Mann and Gaddis both do a great service by choosing to grapple seriously with the historical developments of the mid- and late 1980’s. Both books assume this challenge with a dash of exuberance; he seems pleased that he can finally write a full narrative with beginning, middle, and end. It is with historical audacity, then, that Gaddis encapsulated the entire struggle into a single, accessible volume. But the sudden conclusion of US-Soviet hostilities begged the question, how did these events fit into the larger narrative of the Cold War? The end came so swiftly, so suddenly, and so peacefully that it was difficult to fully comprehend. The foundation of world politics just vanished. By examining this era with historical rigor and not current events platitudes, Gaddis and Mann bring the entire Cold War into sharper historical focus. The Cold War’s full continuity and change take shape. Take, for instance, détente. It has long been understood relative to policies of the 1950’s and 1960’s as an important policy shift. Now, however, it is can be clearly placed in relation to the 1980’s and early 1990’s.
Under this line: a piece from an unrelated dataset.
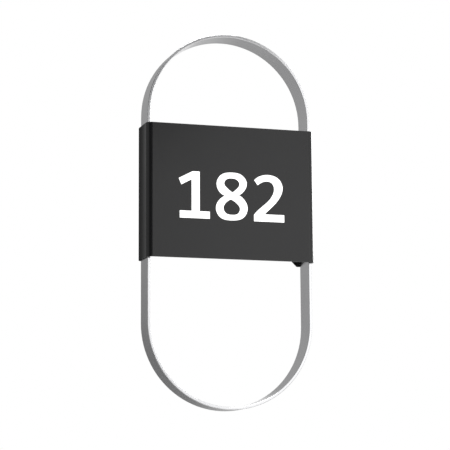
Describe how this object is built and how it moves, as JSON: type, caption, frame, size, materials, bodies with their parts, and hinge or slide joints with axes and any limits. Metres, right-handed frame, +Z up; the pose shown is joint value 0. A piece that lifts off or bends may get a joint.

Histories of the Cold War written during the period itself had the distinct disadvantage of not knowing how it ends; this, clearly, however, this is no longer a problem. Before the events of the late 1980’s, historians often preoccupied themselves with the continuity of the Cold War: why did it linger for decades? What defined and fueled its rampage through American history? As the time marches on, however, the more the Cold War becomes about understanding change, about understanding how and why it ended up where it did. A history looks different indeed when the destination finally reveals itself. Clear beginnings and tidy endings are historical novelties; rarely does an historical problem as sprawling, complex, and important as the Cold War come to such a clear and satisfying conclusion.